Dataset content -
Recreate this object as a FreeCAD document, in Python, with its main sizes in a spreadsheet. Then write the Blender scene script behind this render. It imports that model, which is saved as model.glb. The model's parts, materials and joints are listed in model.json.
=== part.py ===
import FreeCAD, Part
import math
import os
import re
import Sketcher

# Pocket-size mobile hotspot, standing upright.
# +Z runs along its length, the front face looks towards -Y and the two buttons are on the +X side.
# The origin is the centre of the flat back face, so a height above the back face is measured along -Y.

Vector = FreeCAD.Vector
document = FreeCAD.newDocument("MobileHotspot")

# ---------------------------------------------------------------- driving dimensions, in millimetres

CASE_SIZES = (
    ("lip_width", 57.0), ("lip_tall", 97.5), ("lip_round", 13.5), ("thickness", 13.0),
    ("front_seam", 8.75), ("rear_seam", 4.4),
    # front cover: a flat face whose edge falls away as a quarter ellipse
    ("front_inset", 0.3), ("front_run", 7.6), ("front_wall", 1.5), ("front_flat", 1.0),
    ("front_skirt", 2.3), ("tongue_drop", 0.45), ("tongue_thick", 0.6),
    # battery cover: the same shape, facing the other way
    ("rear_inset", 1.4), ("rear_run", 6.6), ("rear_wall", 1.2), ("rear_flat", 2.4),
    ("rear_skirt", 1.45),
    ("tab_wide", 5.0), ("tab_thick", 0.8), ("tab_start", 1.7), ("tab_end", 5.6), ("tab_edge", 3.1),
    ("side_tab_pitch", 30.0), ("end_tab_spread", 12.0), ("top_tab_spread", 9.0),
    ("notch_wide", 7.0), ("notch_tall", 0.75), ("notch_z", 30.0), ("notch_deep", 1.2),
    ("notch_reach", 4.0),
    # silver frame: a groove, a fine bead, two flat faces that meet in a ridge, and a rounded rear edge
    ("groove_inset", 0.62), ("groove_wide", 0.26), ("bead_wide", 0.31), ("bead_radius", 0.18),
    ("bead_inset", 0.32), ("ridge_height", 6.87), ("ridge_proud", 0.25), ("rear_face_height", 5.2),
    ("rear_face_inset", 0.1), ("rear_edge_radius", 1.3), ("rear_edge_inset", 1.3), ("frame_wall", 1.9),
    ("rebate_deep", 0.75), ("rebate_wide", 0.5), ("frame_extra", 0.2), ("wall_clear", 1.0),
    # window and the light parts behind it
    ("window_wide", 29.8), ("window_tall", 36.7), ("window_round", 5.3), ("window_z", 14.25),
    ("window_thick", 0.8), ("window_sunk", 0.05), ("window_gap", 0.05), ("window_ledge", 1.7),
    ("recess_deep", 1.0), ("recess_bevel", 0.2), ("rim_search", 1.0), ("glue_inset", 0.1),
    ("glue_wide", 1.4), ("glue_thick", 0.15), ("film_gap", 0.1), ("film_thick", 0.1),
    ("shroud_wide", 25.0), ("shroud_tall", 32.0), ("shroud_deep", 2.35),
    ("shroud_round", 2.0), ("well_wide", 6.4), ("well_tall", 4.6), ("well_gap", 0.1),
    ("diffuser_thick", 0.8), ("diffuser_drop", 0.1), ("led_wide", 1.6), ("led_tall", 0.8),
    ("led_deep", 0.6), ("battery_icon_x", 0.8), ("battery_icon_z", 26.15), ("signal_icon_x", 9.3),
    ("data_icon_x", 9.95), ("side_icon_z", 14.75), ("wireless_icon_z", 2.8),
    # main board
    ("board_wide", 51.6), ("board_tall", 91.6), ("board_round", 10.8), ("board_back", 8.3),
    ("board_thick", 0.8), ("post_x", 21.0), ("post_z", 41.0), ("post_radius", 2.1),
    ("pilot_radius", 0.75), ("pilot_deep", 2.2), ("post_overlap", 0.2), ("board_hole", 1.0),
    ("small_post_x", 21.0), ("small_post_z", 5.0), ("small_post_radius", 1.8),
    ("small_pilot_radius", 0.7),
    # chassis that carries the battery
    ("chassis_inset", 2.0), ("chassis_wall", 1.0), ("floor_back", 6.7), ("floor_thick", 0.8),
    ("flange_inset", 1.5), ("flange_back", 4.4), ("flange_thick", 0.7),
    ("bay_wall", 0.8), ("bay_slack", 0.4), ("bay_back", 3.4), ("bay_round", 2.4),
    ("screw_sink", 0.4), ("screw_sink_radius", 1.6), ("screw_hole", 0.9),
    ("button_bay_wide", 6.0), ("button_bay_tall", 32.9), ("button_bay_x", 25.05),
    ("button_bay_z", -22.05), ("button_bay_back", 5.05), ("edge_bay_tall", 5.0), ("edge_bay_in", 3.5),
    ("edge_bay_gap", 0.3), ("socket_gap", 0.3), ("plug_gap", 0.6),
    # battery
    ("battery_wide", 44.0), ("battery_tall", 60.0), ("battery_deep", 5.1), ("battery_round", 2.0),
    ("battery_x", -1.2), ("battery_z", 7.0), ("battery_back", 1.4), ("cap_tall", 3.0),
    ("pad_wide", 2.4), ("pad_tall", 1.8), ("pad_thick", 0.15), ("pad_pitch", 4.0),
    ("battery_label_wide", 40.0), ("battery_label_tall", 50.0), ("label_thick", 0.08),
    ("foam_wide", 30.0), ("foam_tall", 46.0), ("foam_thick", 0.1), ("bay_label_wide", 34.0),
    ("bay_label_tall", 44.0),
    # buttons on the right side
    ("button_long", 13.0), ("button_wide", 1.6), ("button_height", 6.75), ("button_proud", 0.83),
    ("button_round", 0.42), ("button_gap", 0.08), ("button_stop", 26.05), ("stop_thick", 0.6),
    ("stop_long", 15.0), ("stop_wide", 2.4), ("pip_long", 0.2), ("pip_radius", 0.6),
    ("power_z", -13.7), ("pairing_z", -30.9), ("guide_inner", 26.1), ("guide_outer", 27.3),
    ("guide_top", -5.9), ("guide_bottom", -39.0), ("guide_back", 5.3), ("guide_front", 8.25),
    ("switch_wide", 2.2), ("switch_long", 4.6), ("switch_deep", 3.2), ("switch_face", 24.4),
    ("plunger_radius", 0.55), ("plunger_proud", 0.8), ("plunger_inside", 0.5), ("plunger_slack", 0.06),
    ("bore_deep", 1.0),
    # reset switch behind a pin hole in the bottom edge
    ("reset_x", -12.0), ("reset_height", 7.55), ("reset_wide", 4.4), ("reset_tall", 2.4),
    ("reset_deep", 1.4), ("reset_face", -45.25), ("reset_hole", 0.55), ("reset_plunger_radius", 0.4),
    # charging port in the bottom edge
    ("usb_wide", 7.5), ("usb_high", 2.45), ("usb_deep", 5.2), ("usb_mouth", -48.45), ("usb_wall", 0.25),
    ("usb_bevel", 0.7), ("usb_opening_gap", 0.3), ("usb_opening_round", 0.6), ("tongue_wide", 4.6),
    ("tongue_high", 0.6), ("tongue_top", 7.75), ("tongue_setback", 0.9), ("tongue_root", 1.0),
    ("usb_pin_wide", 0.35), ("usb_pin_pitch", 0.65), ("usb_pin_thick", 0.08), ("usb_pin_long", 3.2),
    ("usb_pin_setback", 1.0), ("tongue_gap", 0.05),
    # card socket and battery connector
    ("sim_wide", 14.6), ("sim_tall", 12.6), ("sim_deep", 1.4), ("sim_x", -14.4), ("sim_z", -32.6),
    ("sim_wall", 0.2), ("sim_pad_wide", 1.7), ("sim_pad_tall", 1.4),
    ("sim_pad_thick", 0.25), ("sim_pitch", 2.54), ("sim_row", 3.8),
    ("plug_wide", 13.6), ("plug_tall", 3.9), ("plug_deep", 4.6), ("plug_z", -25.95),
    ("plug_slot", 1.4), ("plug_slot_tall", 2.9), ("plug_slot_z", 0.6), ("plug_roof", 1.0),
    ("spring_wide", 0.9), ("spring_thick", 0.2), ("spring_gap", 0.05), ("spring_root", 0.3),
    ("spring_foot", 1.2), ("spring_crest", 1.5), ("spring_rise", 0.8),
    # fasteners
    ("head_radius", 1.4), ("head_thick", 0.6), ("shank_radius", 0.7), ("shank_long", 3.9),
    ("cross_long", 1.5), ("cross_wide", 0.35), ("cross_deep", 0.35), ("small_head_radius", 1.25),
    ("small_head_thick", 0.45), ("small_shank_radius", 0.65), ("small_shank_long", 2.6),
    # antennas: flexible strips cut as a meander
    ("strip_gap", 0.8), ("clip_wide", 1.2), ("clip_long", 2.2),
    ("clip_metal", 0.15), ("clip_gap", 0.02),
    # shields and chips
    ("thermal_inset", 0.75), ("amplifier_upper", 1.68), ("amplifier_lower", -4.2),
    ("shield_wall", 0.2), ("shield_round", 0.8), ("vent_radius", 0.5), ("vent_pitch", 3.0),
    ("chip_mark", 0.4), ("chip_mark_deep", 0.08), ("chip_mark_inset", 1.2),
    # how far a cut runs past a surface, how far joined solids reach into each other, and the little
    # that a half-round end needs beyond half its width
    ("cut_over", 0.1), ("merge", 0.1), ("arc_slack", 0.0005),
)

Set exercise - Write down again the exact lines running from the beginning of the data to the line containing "import Sketcher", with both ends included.

The result -
Recreate this object as a FreeCAD document, in Python, with its main sizes in a spreadsheet. Then write the Blender scene script behind this render. It imports that model, which is saved as model.glb. The model's parts, materials and joints are listed in model.json.
=== part.py ===
import FreeCAD, Part
import math
import os
import re
import Sketcher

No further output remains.